Paul Ziffren, who as California’s Democratic national committeeman in the 1950s steered the party on a more liberal course and as chairman of the board of the 1984 Los Angeles Olympics helped fulfill pledges of a Games free to local taxpayers, has died at his Malibu home.

Ziffren, who died of congestive heart failure Friday night, was 77.

For the record:

12:00 a.m. June 3, 1991 For the Record
Los Angeles Times Monday June 3, 1991 Home Edition Part A Page 3 Column 1 Metro Desk 1 inches; 27 words Type of Material: Correction
Ziffren’s law firm--Due to an editing error, an obituary on attorney Paul Ziffren in Sunday’s Times did not mention his affiliation with the prominent firm of Gibson, Dunn & Crutcher since 1979.
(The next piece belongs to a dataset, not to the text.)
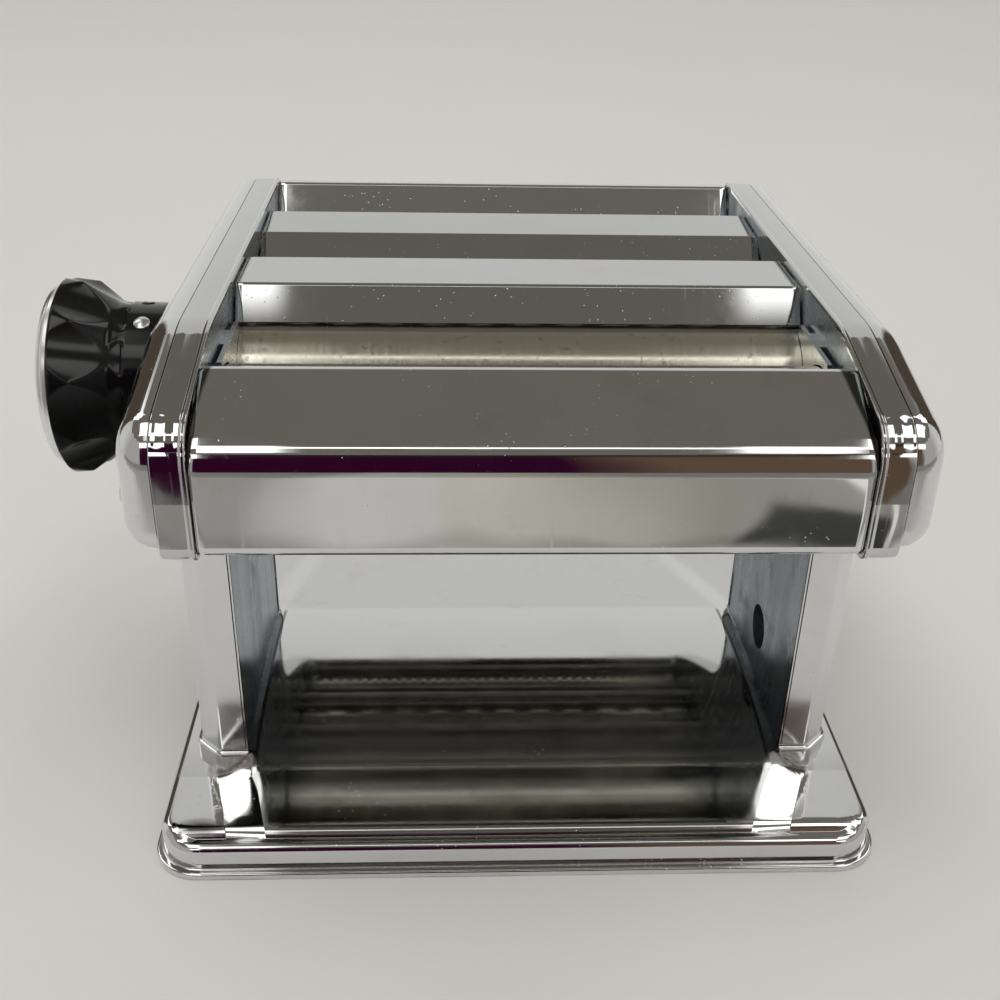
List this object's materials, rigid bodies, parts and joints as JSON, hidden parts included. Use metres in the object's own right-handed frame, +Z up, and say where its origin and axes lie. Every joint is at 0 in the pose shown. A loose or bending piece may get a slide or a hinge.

“I regard Paul Ziffren as the builder of the California Democratic Party,” former Gov. Edmund G. (Pat) Brown said Saturday. “We only had one Democratic governor in 60 years, Culbert Olson. By his intelligent work, Ziffren in time built the party up to the point where I was able to be elected the second. . . . He was a close personal friend and a man I admired from our first meeting.”

Los Angeles Mayor Tom Bradley called Ziffren “a remarkable leader who had a capacity to bring together people of different backgrounds and diverse interests and lead them to solve great problems.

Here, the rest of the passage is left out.